In the Empac rehearsal space, the asymmetrical shape of the Armory stage had been laid out in tape on the floor around four nests of instruments and electronics. The band included Lopatin and another electronics-oriented musician, Aaron David Ross, along with two conservatory-trained virtuosos, the keyboardist Kelly Moran and the drummer Eli Keszler, who was playing a drum kit, assorted percussion instruments and digitally triggered samples mapped to areas of a drumhead via a sensor.

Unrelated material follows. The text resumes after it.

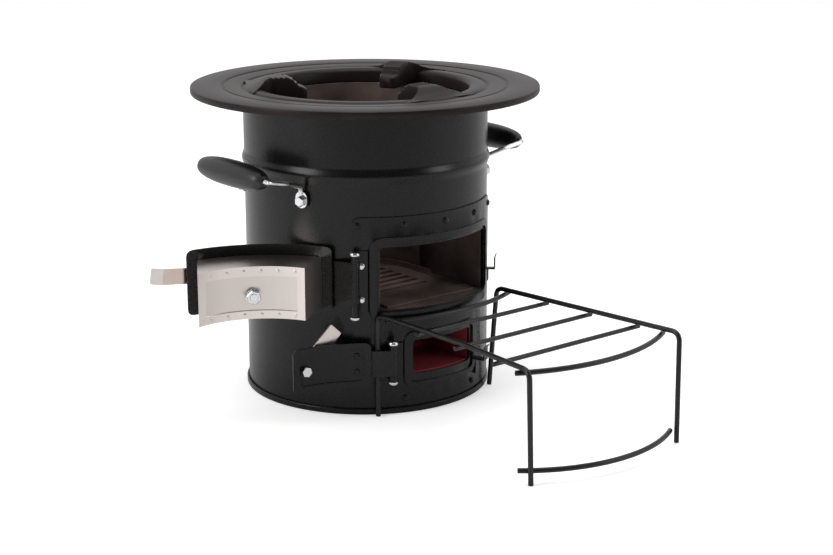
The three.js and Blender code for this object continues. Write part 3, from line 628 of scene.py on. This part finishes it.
def floor_material():
    """Pale matt, with a glow that is stronger to the camera."""
    mat = bpy.data.materials.new("pale_floor")
    mat.use_nodes = True
    tree = mat.node_tree
    link = tree.links.new
    matt = tree.nodes["Principled BSDF"]
    matt.inputs["Base Color"].default_value = (0.86, 0.86, 0.86, 1)
    matt.inputs["Roughness"].default_value = 0.9
    matt.inputs["Specular IOR Level"].default_value = 0.1
    glow = add_node(tree, "ShaderNodeEmission", {"Color": (1, 1, 1, 1)})
    rays = add_node(tree, "ShaderNodeLightPath")
    strength = add_node(tree, "ShaderNodeMapRange", {"To Min": 0.05, "To Max": 0.42})
    link(rays.outputs["Is Camera Ray"], strength.inputs["Value"])
    link(strength.outputs["Result"], glow.inputs["Strength"])
    total = add_node(tree, "ShaderNodeAddShader")
    link(matt.outputs["BSDF"], total.inputs[0])
    link(glow.outputs["Emission"], total.inputs[1])
    link(total.outputs["Shader"], tree.nodes["Material Output"].inputs["Surface"])
    return mat


def studio_floor():
    mat = floor_material()
    bm = bmesh.new()
    corners = ((-60.0, -40.0), (60.0, -40.0), (-60.0, 60.0), (60.0, 60.0))
    a, b, c, d = [bm.verts.new((*from_viewer(x, y), -0.0002)) for x, y in corners]
    bm.faces.new((a, b, d, c))
    floor = add_object("studio_floor", bm)
    floor.data.materials.append(mat)


def area_light(name, location, target, width, height, power):
    data = bpy.data.lights.new(name, "AREA")
    data.energy = power
    data.shape = "RECTANGLE"
    data.size = width
    data.size_y = height
    light = bpy.data.objects.new(name, data)
    scene.collection.objects.link(light)
    light.location = location
    aim = Vector(target) - Vector(location)
    light.rotation_euler = aim.to_track_quat("-Z", "Y").to_euler()


def add_camera():
    side, back, height = 0.00506, 1.7668, 0.5829
    pitch_down = math.radians(15.077)
    yaw = math.radians(-1.5219)
    data = bpy.data.cameras.new("camera")
    data.lens = 75.51
    data.sensor_width = 36.0
    camera = bpy.data.objects.new("camera", data)
    scene.collection.objects.link(camera)
    camera.location = (*from_viewer(side, -back), height)
    x, y = from_viewer(-math.sin(yaw), math.cos(yaw))
    look = Vector((x * math.cos(pitch_down), y * math.cos(pitch_down), -math.sin(pitch_down)))
    camera.rotation_mode = "QUATERNION"
    camera.rotation_quaternion = look.to_track_quat("-Z", "Y")
    scene.camera = camera


studio_world()
studio_floor()
area_light("key_left", location=(-2.3, 0.3, 1.3), target=(0, 0, 0.2),
           width=1.0, height=1.6, power=32)
area_light("fill_right", location=(1.5, -2.2, 1.25), target=(0, -0.1, 0.2),
           width=0.9, height=1.2, power=13)
area_light("top_soft", location=(0.1, 0.1, 2.6), target=(0, 0, 0.2),
           width=1.6, height=1.6, power=26)
add_camera()
scene.view_settings.view_transform = "Standard"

During some songs, Keszler changed sticks four or five times to get the exact impacts required. “A lot of this music is just this imagined space,” Keszler said. “And when you put it in physical space, to really get the sound right requires an incredible amount of changes. It redoes the way you imagine your instrument.”

Behind the musicians were irregular-shaped projection screens that would be stacked up even higher, over 30 feet tall, at the Armory. Nearby were deflated black inflatables, looking like giant garbage bags, that would symbolize looming environmental disaster.

The Armory show brought in even more elements. It spotlighted two 300-pound resin-coated sculptures suspended overhead, fusing forms associated with pairs of ages; Harvest/Excess involved a rat, plows, a cornucopia and an accumulation of detritus. Five line dancers, in cowgirl hats and face masks, appeared in “Black Snow.” An ornately illustrated libretto offered extensive annotations that ended up even more cryptic. But the music didn’t have to explain itself. It billowed and throbbed, tinkled and crashed, swooped and pealed around the grand space. No narrative, no matter how cosmic, could match the sound.